One of the major challenges in developing CT scanner x-ray tubes for contemporary, high-performance CT scanners is to provide design features to accommodate the high levels of heat produced.
Heat is produced in the focal spot area on the rotating anode of the CT scanner x-ray tubes by the bombarding electrons from the cathode. Since only a small fraction of the electronic energy is converted in x-radiation, it can be ignored in heat calculations. We will assume all of the electron energy is converted into heat.
In a single exposure, the quantity of heat produced in the focal spot area is given by the general expression:
Heat = Anode Potential * MAS
In order to evaluate the problem of the CT scanner x-ray tube heating, it is necessary to understand the relationship of three physical quantities: heat, temperature and heat capacity. Heat is a form of energy and can be expressed in energy units.
Relationships Between Heat, Temperature and Heat Capacity.
Temperature is the physical quantity associated with an object that indicates its relative heat content. Temperature is specified in units of degrees. Physical changes, such as melting, are directly related to an object’s temperature rather than its heat content.
As for any given object, the relationship between temperature and heat content of the anode of the CT scanner x-ray tube involves a third quantity: heat capacity, which is characteristic of the anode.

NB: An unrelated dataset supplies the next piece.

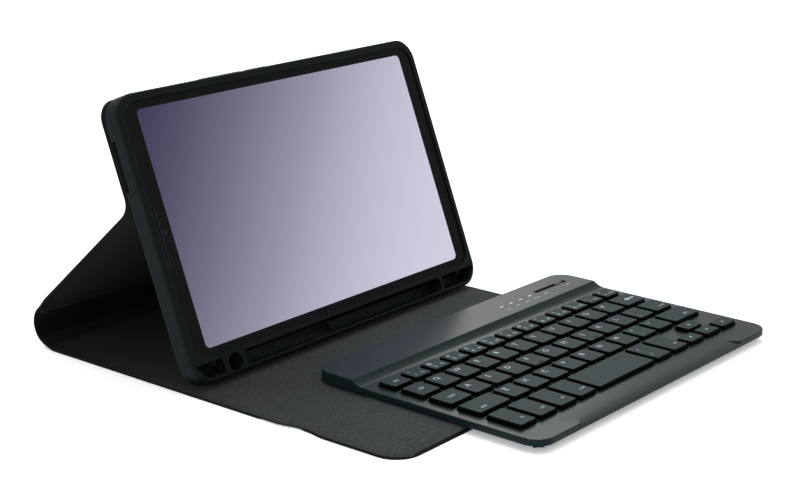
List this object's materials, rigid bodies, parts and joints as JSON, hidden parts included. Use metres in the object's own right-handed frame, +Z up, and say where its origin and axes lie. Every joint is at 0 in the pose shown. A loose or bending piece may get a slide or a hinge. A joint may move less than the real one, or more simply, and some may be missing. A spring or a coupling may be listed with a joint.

The general relationship can be expressed as follows:
Heat = Heat Capacity * Temperature
The heat capacity of the CT scanner x-ray tube is more or less proportional to its size or mass and a characteristic of the material known as the specific heat. As heat is added to an object, the temperature increases in proportion to the amount of heat added. When a given amount of heat is added, the temperature increase is inversely proportional to the anode of the CT scanner x-ray tube heat capacity. In an anode with a large heat capacity, the temperature rise is smaller than in one with a small heat capacity. In other words, the temperature of the anode is determined by the relationship between its heat content and its heat capacity.
The heat is produced in the focal spot on the anode. From this area, the heat moves by conduction throughout the anode body and by radiation to the tube housing; heat is also transferred, by radiation, from the anode body to the tube housing. Heat is removed from the tube housing by transfer to the surrounding cooling medium. When the tube is in operation, heat generally flows into and out of the three areas mentioned above. Damage can occur if the heat content of any area exceeds its maximum heat capacity.
X-Ray Tubes in Multislice CT Scanners.
Unlike most other technological factors, CT scanner x-ray tubes on multislice CT scanners positively benefit, since the load to the tube is reduced by the use of a multislice detector. In this aspect, the CT scanner x-ray tube for multislice CT does not necessarily have to be a larger one. However, the situation may be totally different when faster rotation is used in combination with a multislice detector system. Because of these challenging specifications, entirely new tube designs are required for the purposes of precision, safety and product life.
The range of the heat capacity of modern multislice CT scanner x-ray tubes is from several mega-heat-units up to 8 mega-heat-units. Heat dissipation rate of the largest CT scanner x-ray tubes peaks at over 2000 kilo-heat-units per minute.
The Future of CT Scanner X-Ray Tubes.
The future demands of computed tomography imaging, regarding the x-ray source, can be summed as follows: increased scan power, shorter rotation times, shorter cool-down times and smaller focal spots, all highly beneficial to the patient and the physician in diagnosis and treatment.